Erica Hunt is a poet, essayist, and author of Local History and Arcade, Piece Logic, Time Flies Right Before the Eyes and A Day and Its Approximates. Her poems and non-fiction have appeared in BOMB, Boundary 2, Brooklyn Rail, Conjunctions, The Los Angeles Review of Books, Poetics Journal, Tripwire, Recluse, In the American Tree and Conjunctions. Essays on poetics, feminism, and politics have been collected in Moving Borders: Three Decades of Innovative Writing by Women and The Politics of Poetic Form, The World, and other anthologies. With poet and scholar Dawn Lundy Martin, Hunt is co-editor of an anthology of new writing by Black women, Letters to the Future, forthcoming in June 2018 from Kore Press.

Julie Ezelle Patton

Julie Ezelle Patton was born and braised in Ohideyhideho, north coast facing the republic of Ontario. Her work has primarily appeared in live spoken-sung performance art pieces in honor of the sound presence of all earthlinks. She has performed throughout the Americas, Europe, and the Milky Way.

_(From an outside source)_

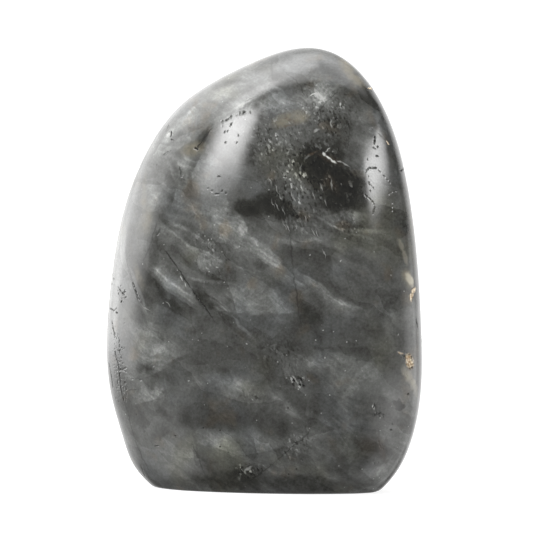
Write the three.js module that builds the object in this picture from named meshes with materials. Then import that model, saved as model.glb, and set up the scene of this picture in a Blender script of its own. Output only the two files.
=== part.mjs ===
// A polished labradorite freeform: one solid stone, ground smooth all round, that stands on a flat cut.
// Millimetres, +Z up, the flat base on z = 0. The broad front face looks towards -Y and a little to -X, the
// wide shoulder is at the upper left as seen from the front, and a tighter ridge runs up the right.
import * as THREE from 'three';
import { mergeVertices } from 'three/addons/utils/BufferGeometryUtils.js';

// Driving dimensions, in millimetres
const HEIGHT = 100;
const CAP_HEIGHT = 80; // where the side rows end and the rounded cap begins
const EDGE_RADIUS = 0.9; // the small round along the edge of the flat base

// The form of the stone at a few heights. From the front: the middle of its outline and half of its width.
// From the side: the middle of its thickness and half of that thickness.
const LEVELS = [
  { height: 0, x: 0.6, halfWidth: 25.8, y: -0.4, halfDepth: 14.8 },
  { height: 3, x: 0.4, halfWidth: 28.7, y: -0.3, halfDepth: 17.0 },
  { height: 10, x: 0.6, halfWidth: 32.3, y: -0.2, halfDepth: 19.4 },
  { height: 21, x: 0.3, halfWidth: 35.1, y: -0.1, halfDepth: 20.9 },
  { height: 35, x: 0.0, halfWidth: 35.7, y: 0.0, halfDepth: 21.3 },
  { height: 50, x: 0.3, halfWidth: 34.6, y: 0.2, halfDepth: 20.7 },
  { height: 65, x: 1.0, halfWidth: 32.2, y: 0.5, halfDepth: 19.1 },
  { height: 78, x: 2.4, halfWidth: 28.0, y: 0.8, halfDepth: 16.5 },
  { height: 88, x: 4.4, halfWidth: 22.0, y: 1.1, halfDepth: 13.2 },
  { height: 95, x: 7.7, halfWidth: 13.6, y: 1.4, halfDepth: 8.5 },
  { height: HEIGHT, x: 10.0, halfWidth: 0, y: 1.6, halfDepth: 0 },
];

// The shape of a level cut through the stone
const FORWARD_RIGHT = 0.38; // how far the right end leans to the front, as a share of the half depth
const SQUARENESS = 0.015; // how far the cut fills its corners, as a share of the half depth
const RIDGE_SHARE = 0.028; // height of the three soft ridges round the stone, as a share of the half depth
const RIDGE_ANGLE = THREE.MathUtils.degToRad(-52); // where the front right ridge points, from +X
const RIDGES = 3;
const SIDES = 4;
const FULL_SHAPE = 0.45; // share of the way down the outline at which the ridges and corners are full

// Faces of the mesh across the width, the depth and the height
const COLUMNS_WIDE = 24;
const COLUMNS_DEEP = 16;
const ROWS = 34;
const EDGE_ROWS = 2; // of those rows, the ones that turn round the edge of the base

const CLOSE = 1e-4; // vertices nearer than this are the same one

// How far down the outline a height is: 0 at the top, 1 at the base. The round top is a straight line in
// this measure, so a smooth curve through a few levels follows it.
function wayDown(height) {
  return Math.sqrt(Math.max(0, 1 - height / HEIGHT));
}

/**
 * A natural cubic spline: the smoothest curve through the given places and values.
 *
 * @param {number[]} places in rising order
 * @param {number[]} values one for each place
 * @returns {(place: number) => number} the curve's value at any place
 */
function smoothCurve(places, values) {
  const last = places.length - 1;
  const bend = new Array(last + 1).fill(0);
  const share = new Array(last + 1).fill(0);
  for (let i = 1; i < last; i++) {
    const before = places[i] - places[i - 1];
    const after = places[i + 1] - places[i];
    const turn = (values[i + 1] - values[i]) / after - (values[i] - values[i - 1]) / before;
    const pivot = 2 * (before + after) - before * share[i - 1];
    share[i] = after / pivot;
    bend[i] = (6 * turn - before * bend[i - 1]) / pivot;
  }
  for (let i = last - 1; i > 0; i--) bend[i] -= share[i] * bend[i + 1];
  return (place) => {
    let i = 0;
    while (i < last - 1 && place > places[i + 1]) i++;
    const gap = places[i + 1] - places[i];
    const b = (place - places[i]) / gap;
    const a = 1 - b;
    const sag = ((a ** 3 - a) * bend[i] + (b ** 3 - b) * bend[i + 1]) * gap * gap / 6;
    return a * values[i] + b * values[i + 1] + sag;
  };
}

/**
 * A smooth curve through one measure of the levels. The levels are mirrored past the top, so that the curve
 * comes over the top level: a middle is the same on both sides, and a half size changes its sign.
 *
 * @param {string} measure the name of the measure in LEVELS
 * @param {number} mirrored 1 for a middle, -1 for a half size
 * @returns {(down: number) => number} the measure, from how far down the outline it is
 */
function levelCurve(measure, mirrored) {
  const fromTop = LEVELS.toReversed();
  const beyond = LEVELS.slice(0, -1);
  const places = [
    ...beyond.map((level) => -wayDown(level.height)),
    ...fromTop.map((level) => wayDown(level.height)),
  ];
  const values = [
    ...beyond.map((level) => mirrored * level[measure]),
    ...fromTop.map((level) => level[measure]),
  ];
  return smoothCurve(places, values);
}

const middleX = levelCurve('x', 1);
const middleY = levelCurve('y', 1);
const halfWidth = levelCurve('halfWidth', -1);
const halfDepth = levelCurve('halfDepth', -1);

/**
 * A point of the level cut at one height. The cut is an ellipse whose right end leans forward. Its corners
 * are filled a little, and three soft ridges run up it: one at the front right, one on the left and one on
 * the back. Both are added along the way the surface faces, so the cut stays smooth and keeps its size.
 *
 * @param {number} down how far down the outline the cut is
 * @param {number} angle the point's angle round the ellipse, from +X
 * @param {number} inset how far inside the stone's outline the point lies, in millimetres
 * @param {number} share 1 on the outline of the cut, 0 at its middle
 * @returns {THREE.Vector2} the point, seen from above
 */
function cutPoint(down, angle, inset = 0, share = 1) {
  const a = (halfWidth(down) - inset) * share;
  const b = (halfDepth(down) - inset) * share / Math.hypot(1, FORWARD_RIGHT);
  const cos = Math.cos(angle);
  const sin = Math.sin(angle);
  const outward = new THREE.Vector2(b * (cos + FORWARD_RIGHT * sin), a * sin);
  const facing = outward.lengthSq() > 0 ? outward.angle() : 0;
  const size = halfDepth(down) * THREE.MathUtils.smoothstep(down, 0, FULL_SHAPE) * share;
  const corner = SQUARENESS * size;
  const ridge = RIDGE_SHARE * size;
  const phase = RIDGES * (facing - RIDGE_ANGLE);
  const rise = corner * (1 - Math.cos(SIDES * facing)) + ridge * Math.cos(phase);
  const slip = SIDES * corner * Math.sin(SIDES * facing) - RIDGES * ridge * Math.sin(phase);
  const swell = new THREE.Vector2(rise, slip).rotateAround(new THREE.Vector2(), facing);
  const shiftX = ridge * Math.cos(RIDGES * RIDGE_ANGLE);
  const shiftY = -ridge * Math.sin(RIDGES * RIDGE_ANGLE);
  const x = middleX(down) + a * cos + swell.x - shiftX;
  const y = middleY(down) + b * (sin - FORWARD_RIGHT * cos) + swell.y - shiftY;
  return new THREE.Vector2(x, y);
}

/**
 * Lays one corner of a box's faces onto the stone. The box's top becomes the round cap, its sides the
 * flanks and its bottom the flat base.
 *
 * @param {THREE.Vector3} corner the corner, on a box that reaches from -1 to 1
 * @returns {THREE.Vector3} its place on the stone
 */
function ontoStone(corner) {
  const across = corner.x * Math.sqrt(1 - corner.y ** 2 / 2);
  const along = corner.y * Math.sqrt(1 - corner.x ** 2 / 2);
  const share = Math.min(1, Math.hypot(across, along));
  const angle = Math.atan2(along, across);
  if (corner.z > 1 - CLOSE) {
    const down = wayDown(CAP_HEIGHT) * share;
    const point = cutPoint(down, angle);
    return new THREE.Vector3(point.x, point.y, HEIGHT * (1 - down ** 2));
  }
  if (corner.z < CLOSE - 1) {
    const point = cutPoint(1, angle, EDGE_RADIUS, share);
    return new THREE.Vector3(point.x, point.y, 0);
  }
  const row = (1 - corner.z) / 2 * ROWS;
  const straightRows = ROWS - EDGE_ROWS;
  if (row > straightRows) {
    const turn = (row - straightRows) / EDGE_ROWS * Math.PI / 2;
    const height = EDGE_RADIUS * (1 - Math.sin(turn));
    const point = cutPoint(wayDown(height), angle, EDGE_RADIUS * (1 - Math.cos(turn)));
    return new THREE.Vector3(point.x, point.y, height);
  }
  const height = THREE.MathUtils.lerp(CAP_HEIGHT, EDGE_RADIUS, row / straightRows);
  const point = cutPoint(wayDown(height), angle);
  return new THREE.Vector3(point.x, point.y, height);
}

// The whole stone, as one closed surface with shared corners. Its origin is under the middle of its box.
function stoneGeometry() {
  const box = new THREE.BoxGeometry(2, 2, 2, COLUMNS_WIDE, COLUMNS_DEEP, ROWS);
  box.deleteAttribute('normal');
  box.deleteAttribute('uv');
  const surface = mergeVertices(box, CLOSE);
  const corners = surface.getAttribute('position');
  const corner = new THREE.Vector3();
  for (let i = 0; i < corners.count; i++) {
    corner.fromBufferAttribute(corners, i);
    const place = ontoStone(corner);
    corners.setXYZ(i, place.x, place.y, place.z);
  }
  surface.computeBoundingBox();
  const middle = surface.boundingBox.getCenter(new THREE.Vector3());
  surface.translate(-middle.x, -middle.y, 0);
  surface.computeVertexNormals();
  return surface;
}

const polishedStone = new THREE.MeshStandardMaterial({ color: 0x5c5f5b, roughness: 0.12, metalness: 0 });

const stone = new THREE.Mesh(stoneGeometry(), polishedStone);
stone.name = 'labradorite';

const part = new THREE.Group();
part.add(stone);

export default part;
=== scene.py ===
"""A polished labradorite freeform: the stone in detail, its polish, and a plain studio round it.

Metres, +Z up, the flat base on z = 0 and the broad front face towards -Y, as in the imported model. Sizes on
the stone are written in millimetres. A feature that the photograph shows is placed by its pixel there, which
the camera carries onto the surface of the stone.
"""

import logging
import math
import random
from dataclasses import dataclass, field
from enum import Enum

import bpy
import numpy as np
from mathutils import Matrix, Vector, noise
from mathutils.bvhtree import BVHTree
from mathutils.kdtree import KDTree


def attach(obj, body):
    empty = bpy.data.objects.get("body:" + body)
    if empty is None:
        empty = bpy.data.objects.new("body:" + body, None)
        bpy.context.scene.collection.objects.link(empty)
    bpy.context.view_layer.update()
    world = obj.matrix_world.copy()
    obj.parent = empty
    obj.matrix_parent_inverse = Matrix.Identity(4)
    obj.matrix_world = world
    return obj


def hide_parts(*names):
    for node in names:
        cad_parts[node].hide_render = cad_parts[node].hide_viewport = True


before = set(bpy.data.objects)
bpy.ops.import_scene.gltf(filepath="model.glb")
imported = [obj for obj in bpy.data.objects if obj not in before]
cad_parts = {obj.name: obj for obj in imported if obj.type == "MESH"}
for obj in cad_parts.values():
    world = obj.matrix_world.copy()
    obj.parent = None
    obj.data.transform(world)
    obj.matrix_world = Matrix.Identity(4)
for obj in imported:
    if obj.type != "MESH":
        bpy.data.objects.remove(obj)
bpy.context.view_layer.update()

NODE = "labradorite"
MM = 0.001
WHITE = (1.0, 1.0, 1.0, 1.0)
Pixel = tuple[float, float]  # column and row in the photograph, from the upper left
Range = tuple[float, float]
Triple = tuple[float, float, float]
Colour = tuple[float, float, float, float]
Line = tuple[tuple[Pixel, ...], float, float]  # a path, its width in mm and its strength
Swings = tuple[tuple[float, float], ...]  # mm of a noise's size and of how far it moves a place

log = logging.getLogger("labradorite")


# Helpers for the modelling operators

def take_up(piece: bpy.types.Object) -> None:
    """Makes one object the only selected one and the active one.

    Args:
        piece: the object that the next operators work on.
    """
    bpy.ops.object.select_all(action="DESELECT")
    piece.select_set(True)
    bpy.context.view_layer.objects.active = piece


def choose_faces(piece: bpy.types.Object, chosen: np.ndarray) -> None:
    """Selects some faces of a mesh, for the operators of edit mode.

    Args:
        piece: the object, in object mode.
        chosen: True for each face to select.
    """
    mesh = piece.data
    mesh.vertices.foreach_set("select", np.zeros(len(mesh.vertices), bool))
    mesh.edges.foreach_set("select", np.zeros(len(mesh.edges), bool))
    mesh.polygons.foreach_set("select", chosen)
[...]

Patton’s most recent bound-ink-to-paper production is Notes for Some (Nominally) Awake. Her work has appeared in ((eco (lang)(uage(reader)), I’ll Drown My Book, What I Say and other publications. Julie is a self­proclaimed “phonemenologist” whose book length serial poem B (Tender Buttons Press) and Writing with Crooked Ink (Belladonna) are forthcoming. In 2015, Julie was honored with a Foundation for Contemporary Arts Grants to Artists award and an Atlantic Center for the Arts Master Artist Residency. She used to teach creative writing through Teachers & Writers Collaborative, museums, universities, and other crack joints (until she bought her freedom).

Photo: Nina Subin

Anne Waldman

Anne Waldman is a poet, performer, professor, editor, literary arts curator, and cultural activist. She is the author numerous collections of poetry, including the 1000 page feminist epic The Iovis Trilogy: Colors in the Mechanism of Concealment (Coffee House 2011) which was the winner of the 2012 PEN Center USA Award for Poetry. Other recent books include Extinction Aria (Pied Oxen 2017), Voice’s Daughter of a Heart Yet to Be Born (Coffee House Press 2016), Jaguar Harmonics (Post-Apollo Press 2014), Gossamurmur, (Penguin Poets 2013). She co-edited Cross Worlds: Transcultural Poetics (Coffee House 2014), an anthology of lectures from The Jack Kerouac School at Naropa University. Waldman is the recipient of the Shelley Memorial Award, a Guggenheim Fellowship, and a former Chancellor of The Academy of American Poets. She received a long-life achievement award by the Before Columbus Foundation in 2015. She has collaborated with numerous visual artists, including painter Pat Steir. Waldman has also worked on a collaboration with Meredith Monk performing at Danspace and ICA in Boston, which will also be presented Brown University in the spring of 2018. She founded Fast Speaking Music with musicians Ambrose Bye and Devin Brahja Waldman, with whom she also collaborates. Publishers Weekly has deemed Waldman “a counter cultural giant”. She co-founded the Naropa University’s Jack Kerouac School of Disembodied Poetics celebrated Summer Writing Program with Allen Ginsberg, a program she continues to curate in the summers. She has performed in recent years at festivals in Mexico City, Paris, Brussels, Calcutta, Jaipur, Marrakesh and Tangier. Trickster Feminism was released from Penguin in 2018. Website: annewaldman.org

Rachel Zucker

Rachel Zucker is the author of nine books, most recently, The Pedestrians and MOTHERs. She was honored to write the foreword to Wait Till I’m Dead, Uncollected Poems by Allen Ginsberg. Zucker is the host of the podcast Commonplace: Conversations with Poets (and Other People).